> [Aim]: Your task is to repeat all of the material exactly.

> [Dataset section]:
□ □ □ □ □

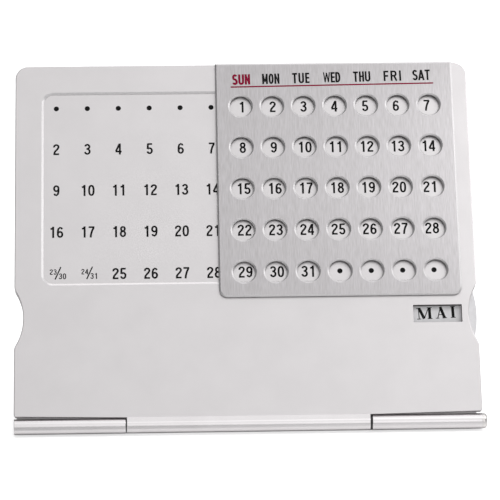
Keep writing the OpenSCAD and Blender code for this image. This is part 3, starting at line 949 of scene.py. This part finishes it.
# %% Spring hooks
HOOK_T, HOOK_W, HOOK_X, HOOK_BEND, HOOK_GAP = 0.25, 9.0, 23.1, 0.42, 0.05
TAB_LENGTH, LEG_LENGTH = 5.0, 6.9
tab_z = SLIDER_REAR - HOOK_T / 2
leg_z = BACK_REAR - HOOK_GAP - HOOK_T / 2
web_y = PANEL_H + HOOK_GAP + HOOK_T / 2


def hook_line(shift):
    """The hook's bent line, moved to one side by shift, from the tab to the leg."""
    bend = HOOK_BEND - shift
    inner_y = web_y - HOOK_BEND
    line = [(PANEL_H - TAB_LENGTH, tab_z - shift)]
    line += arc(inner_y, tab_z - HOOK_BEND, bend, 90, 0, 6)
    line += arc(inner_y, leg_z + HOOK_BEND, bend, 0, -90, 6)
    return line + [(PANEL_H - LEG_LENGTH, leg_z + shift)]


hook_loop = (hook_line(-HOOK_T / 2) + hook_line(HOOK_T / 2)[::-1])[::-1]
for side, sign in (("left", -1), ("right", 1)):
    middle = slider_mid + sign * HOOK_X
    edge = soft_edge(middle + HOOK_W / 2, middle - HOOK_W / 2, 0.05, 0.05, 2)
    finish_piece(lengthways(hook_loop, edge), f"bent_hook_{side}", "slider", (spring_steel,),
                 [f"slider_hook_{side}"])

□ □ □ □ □

> [Reply to the exercise]:
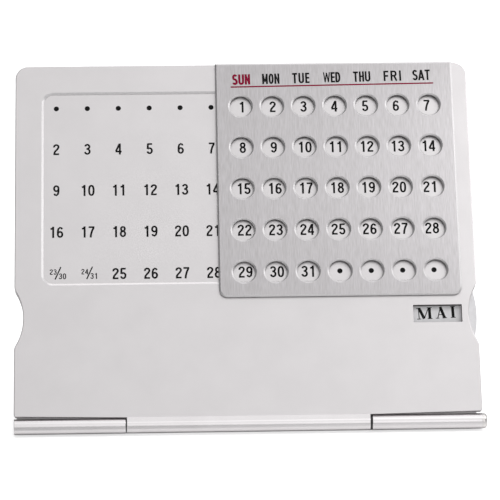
Keep writing the OpenSCAD and Blender code for this image. This is part 3, starting at line 949 of scene.py. This part finishes it.
# %% Spring hooks
HOOK_T, HOOK_W, HOOK_X, HOOK_BEND, HOOK_GAP = 0.25, 9.0, 23.1, 0.42, 0.05
TAB_LENGTH, LEG_LENGTH = 5.0, 6.9
tab_z = SLIDER_REAR - HOOK_T / 2
leg_z = BACK_REAR - HOOK_GAP - HOOK_T / 2
web_y = PANEL_H + HOOK_GAP + HOOK_T / 2


def hook_line(shift):
    """The hook's bent line, moved to one side by shift, from the tab to the leg."""
    bend = HOOK_BEND - shift
    inner_y = web_y - HOOK_BEND
    line = [(PANEL_H - TAB_LENGTH, tab_z - shift)]
    line += arc(inner_y, tab_z - HOOK_BEND, bend, 90, 0, 6)
    line += arc(inner_y, leg_z + HOOK_BEND, bend, 0, -90, 6)
    return line + [(PANEL_H - LEG_LENGTH, leg_z + shift)]


hook_loop = (hook_line(-HOOK_T / 2) + hook_line(HOOK_T / 2)[::-1])[::-1]
for side, sign in (("left", -1), ("right", 1)):
    middle = slider_mid + sign * HOOK_X
    edge = soft_edge(middle + HOOK_W / 2, middle - HOOK_W / 2, 0.05, 0.05, 2)
    finish_piece(lengthways(hook_loop, edge), f"bent_hook_{side}", "slider", (spring_steel,),
                 [f"slider_hook_{side}"])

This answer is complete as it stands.